Friday, November 11, 2016
This is one of the more troubling contentions in the State's Response to Motion for Release in the Adnan Syed case, and the State backs the contention up with no citations to any statutes or case law.* Perhaps this is because it is clear that Adnan's convictions have been vacated and that he is cloaked in the presumption of innocence.
Let's start with the basics. On June 30, 2016, Judge Welch entered an order vacating Adnan's convictions and granting Adnan a new trial based upon his corresponding opinion concluding that Adnan received Constitutionally ineffective assistance of trial. Pursuant to Maryland Code of Criminal Procedure Section 7-109(b)(2),
(2) If the Attorney General or a State's Attorney states an intention to file an application for an appeal under this section, the court may:
(i) stay the order; and
(ii) set bail for the petitioner.
on July 21, 2016, the State notified the Court of its intention to file an application for leave to appeal and requested, pursuant to Section 7-109(b)(2) of the Criminal Procedure Article of the Maryland Code, that the Court “stay its order vacating Petitioner’s convictions and granting Petitioner’s request for a new trial, pending further resolution of these matters by the Court of Special Appeals.”
On August 2, 2016 (the day after the State filed its application for leave to appeal), the post-conviction court granted the State’s request for a stay.
In its Response, the State is contending that this stay means that Adnan remains a convicted murderer and kidnapper. This fundamentally misunderstands the effect of a judicial stay. In Weston Builders & Developers, Inc. v. McBerry, LLC, 891 A.2d 430, 442 (Md.App. 2006), the Court of Special Appeals of Maryland noted that
Most emphatically for present purposes, a “stay” does not trigger a universal freeze of the status quo.
A judgment, the enforcement of which may be subjected to a stay, is a court decision in favor of a party, generally the plaintiff, entitling that party to a very particular form of relief, such as a money judgment, the foreclosure of a mortgage, the appointment of a trustee to make a judicial sale. The prevailing party, in order to enjoy the benefit of that judgment, sometimes requires some further order of the court, by way of directing a clerk or a trustee or a sheriff to enforce or execute on the judgment. Such officially ordered actions are the subject matter of stays of enforcement of or execution upon a judgment.
Furthermore, that same court concluded in Nnoli v. Nnoli, 646 A.2d 1021, 1024 (Md.App. 1994), that a "stay does not necessarily suspend every aspect of the pending suit."
This is where Section 7-109(b)(2) comes into play. Judge Welch (1) vacated Adnan's convictions; and (2) granted him a new trial. The "stay" that Judge Welch entered does not alter his order vacating Adnan's convictions; it merely suspends the order granting him a new trial.

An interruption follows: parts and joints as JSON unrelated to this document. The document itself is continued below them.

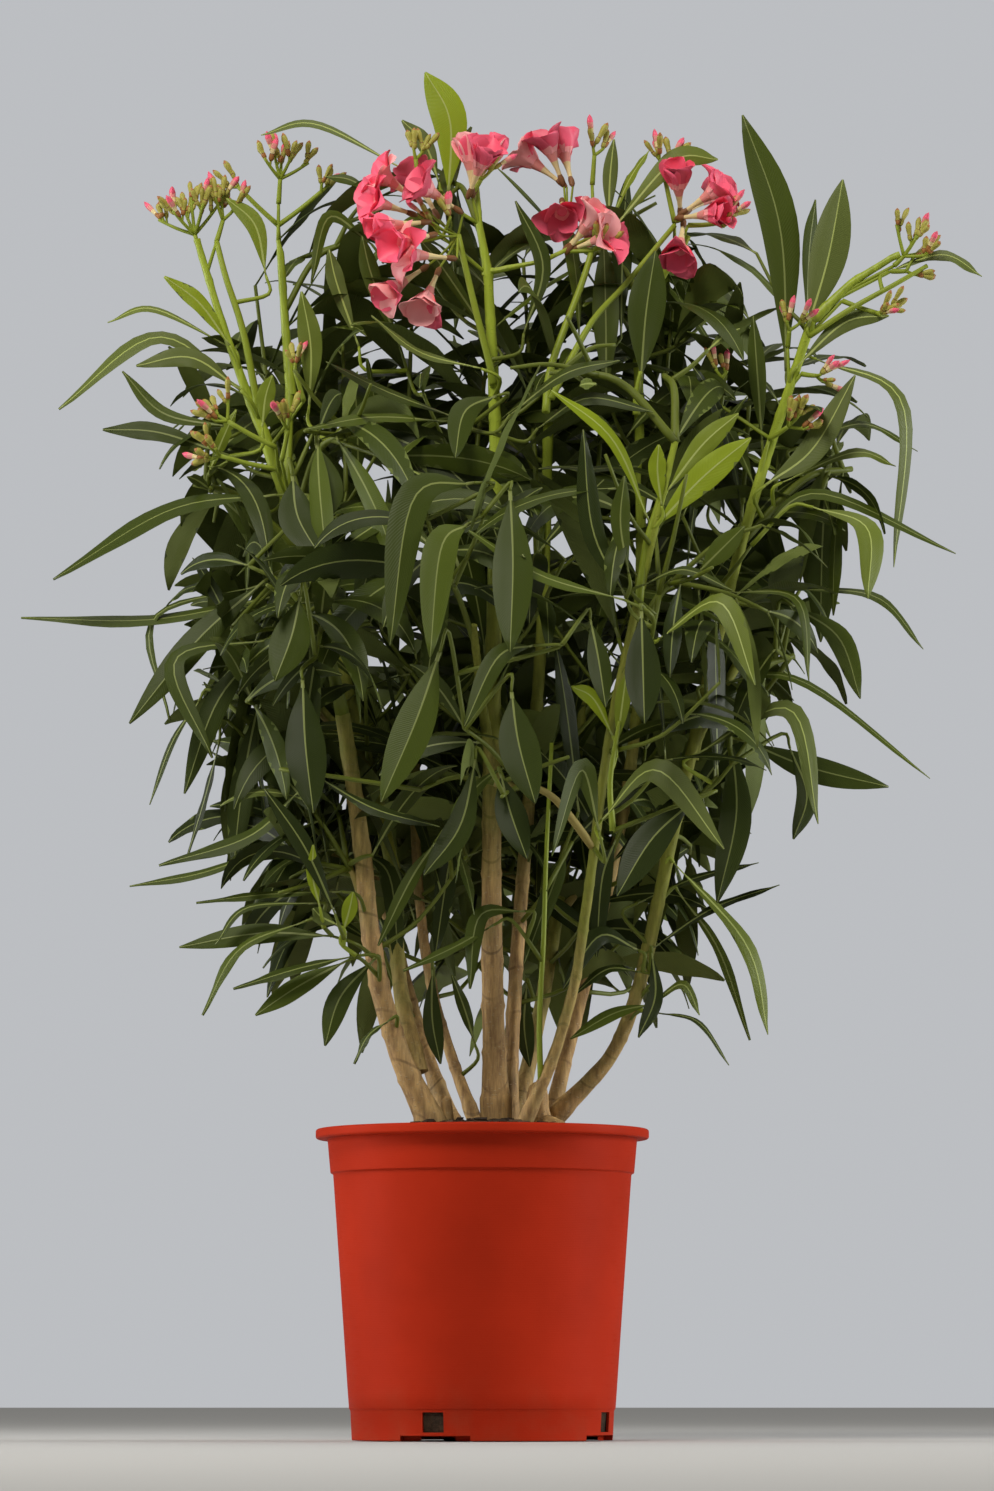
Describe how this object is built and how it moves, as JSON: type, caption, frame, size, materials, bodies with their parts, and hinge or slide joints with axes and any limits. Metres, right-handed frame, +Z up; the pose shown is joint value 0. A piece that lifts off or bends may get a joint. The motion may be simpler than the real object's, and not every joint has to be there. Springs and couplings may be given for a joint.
{
  "type": "potted oleander shrub",
  "caption": "Pink-flowering oleander shrub with whorled narrow leaves on woody stems, growing in a round tapered plastic nursery pot that stands on its own flat foot",
  "frame": {"origin": "centre of the pot's flat underside, at the level the pot stands on", "axes": "+Z up, front of the plant towards -Y, +X to the right seen from the front"},
  "size_m": [0.698, 0.482, 0.994],
  "materials": {
    "pot_plastic": "satin injection-moulded red-orange polypropylene",
    "potting_compost": "moist dark crumbly bark and peat compost",
    "bark": "smooth tan-brown bark with pale lenticels and ring scars, greener higher up",
    "green_shoot": "smooth yellow-green young shoot",
    "foliage": "leathery dark green leaf with a soft sheen and pale midrib",
    "blossom": "soft crimson-pink petals with pale tubes"
  },
  "bodies": {
    "root": {"pot": "pot_plastic", "compost": "potting_compost", "bud_head_far_left": "blossom", "bud_head_left": "blossom", "flower_head_left": "blossom", "flower_head_centre": "blossom", "flower_head_rear": "blossom", "flower_head_fork": "blossom", "flower_head_right": "blossom", "bud_head_right": "blossom", "leaves_low_left": "foliage", "leaves_low_right": "foliage", "leaves_low_front": "foliage", "leaves_low_back": "foliage", "leaves_low_back_left": "foliage", "leaves_low_back_right": "foliage", "leaves_mid_left": "foliage", "leaves_mid_left_front": "foliage", "leaves_mid_front": "foliage", "leaves_mid_right_front": "foliage", "leaves_mid_right": "foliage", "leaves_mid_back_right": "foliage", "leaves_mid_back": "foliage", "leaves_mid_back_left": "foliage", "leaves_high_left": "foliage", "leaves_high_left_front": "foliage", "leaves_high_front": "foliage", "leaves_high_right_front": "foliage", "leaves_high_right": "foliage", "leaves_high_back_right": "foliage", "leaves_high_back": "foliage", "leaves_high_back_left": "foliage", "leaves_top_left": "foliage", "leaves_top_centre": "foliage", "leaves_top_right": "foliage", "leaves_right_tall": "foliage", "leaves_right_tip": "foliage", "stem_centre": "bark", "stem_left": "bark", "stem_left_fork": "bark", "stem_inner_left": "bark", "stem_rear_centre": "bark", "stem_front_right": "bark", "stem_right": "bark", "stem_right_rear": "bark", "stem_back_left": "bark", "stem_back_right": "bark", "stub_thick": "bark", "stub_thin": "bark", "bough_left": "bark", "bough_right": "bark", "bough_front": "bark", "shoot_far_left": "green_shoot", "shoot_left": "green_shoot", "shoot_centre_fork": "green_shoot", "shoot_centre_tip": "green_shoot", "shoot_right_tip": "green_shoot", "shoot_upper_right": "green_shoot"}
  },
  "joints": []
}
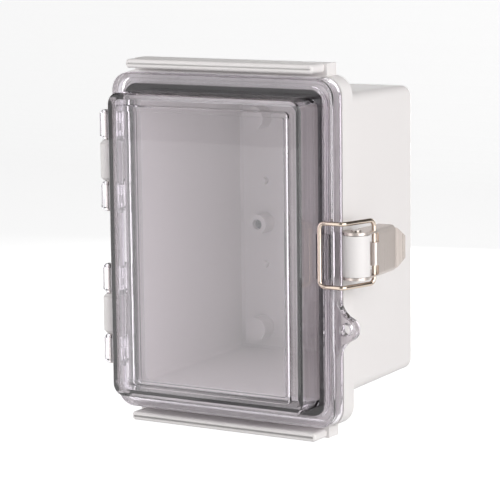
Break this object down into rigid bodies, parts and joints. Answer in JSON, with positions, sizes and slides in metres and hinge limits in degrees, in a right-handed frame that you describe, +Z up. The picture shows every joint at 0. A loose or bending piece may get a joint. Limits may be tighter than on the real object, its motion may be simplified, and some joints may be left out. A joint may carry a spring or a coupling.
{
  "type": "hinged enclosure",
  "caption": "Wall-mounted deep plastic enclosure with a clear hinged door, raised window, sealing gasket and an over-centre wire toggle latch.",
  "frame": {"origin": "centre of the flat back face that lies on the wall", "axes": "+Y out of the back into the wall, -Y the way the door faces, +Z up, +X to the right of someone facing the door"},
  "size_m": [0.1393, 0.113, 0.1668],
  "materials": {
    "case_plastic": "light grey moulded polycarbonate, satin",
    "clear_plastic": "clear polycarbonate, faintly blue, polished",
    "seal": "dark foamed rubber",
    "steel_pin": "plain stainless pin",
    "steel_sheet": "pressed stainless sheet",
    "steel_wire": "polished stainless wire",
    "brass_insert": "plain brass"
  },
  "bodies": {
    "case": {"base": "case_plastic", "top_rail_strip": "case_plastic", "bottom_rail_strip": "case_plastic", "hinge_pin_upper": "steel_pin", "hinge_pin_lower": "steel_pin", "latch_pin": "steel_pin", "wall_insert_upper_left": "brass_insert", "wall_insert_upper_right": "brass_insert", "wall_insert_lower_left": "brass_insert", "wall_insert_lower_right": "brass_insert", "plate_insert_left": "brass_insert", "plate_insert_right": "brass_insert"},
    "door_leaf": {"door": "clear_plastic", "gasket": "seal"},
    "lever": {"latch_lever": "steel_sheet"},
    "bail": {"latch_bail": "steel_wire"}
  },
  "joints": [
    {"name": "door_hinge", "type": "hinge", "parent": "case", "child": "door_leaf", "pos_m": [-0.0642, -0.0896, 0], "axis": [0, 0, -1], "range_deg": [0, 180]},
    {"name": "lever_hinge", "type": "hinge", "parent": "case", "child": "lever", "pos_m": [0.0638, -0.0871, 0], "axis": [0, 0, -1], "range_deg": [0, 150]},
    {"name": "bail_hinge", "type": "hinge", "parent": "lever", "child": "bail", "pos_m": [0.0684, -0.07913, 0], "axis": [0, 0, -1], "range_deg": [-181, 0.5]}
  ],
  "couplings": [
    {"joint": "bail_hinge", "follows": "lever_hinge", "ratio": -1.2}
  ]
}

As an analogy, consider a typical breach of contract case: Pam sues Dana for breach of contract, and the jury finds that Dana breached the contract and awards Pam $50,000 in damages. In response, Dana appeals and successfully asks the court to stay execution of the damages award pending her appeal. The "stay" does not disturb the jury's decision that Dana breached the contract; instead, it just delays Dana's obligation to pay damages until after the resolution of her appeal.
Moreover, as noted in Nnoli, a "stay does not necessarily suspend every aspect of the pending suit." This is clearly the case with the stay of Judge Welch's order. Like Dana in the breach of contract case, the State has used a "stay" to delay its obligations pending appeal, such as its compliance with the requirement that it provide Adnan with a speedy (re)trial.
That said, the "stay" did not suspend every aspect of the case. One of the consequences of a court vacating a defendant's conviction(s) is that the defendant is eligible for bail. And, as Section 7-109(b)(2) makes clear, a "stay" does not suspend this eligibility because it specifically says that, after entering a "stay," the court may "set bail for the petitioner."
This, of course, would be impossible if the "stay" disturbed Judge Welch's order vacating Adnan's convictions. If, as the State claims, "Syed remains a convicted murder and kidnapper," he would not be eligible for bail. But he's no longer a convicted murderer and kidnapper. The "stay" only alters the State's obligations in connection with a new trial. It does not alter the order vacating Adnan's convictions and his concomitant eligibility for bail.
*Indeed, the Response cites no Maryland case law at all.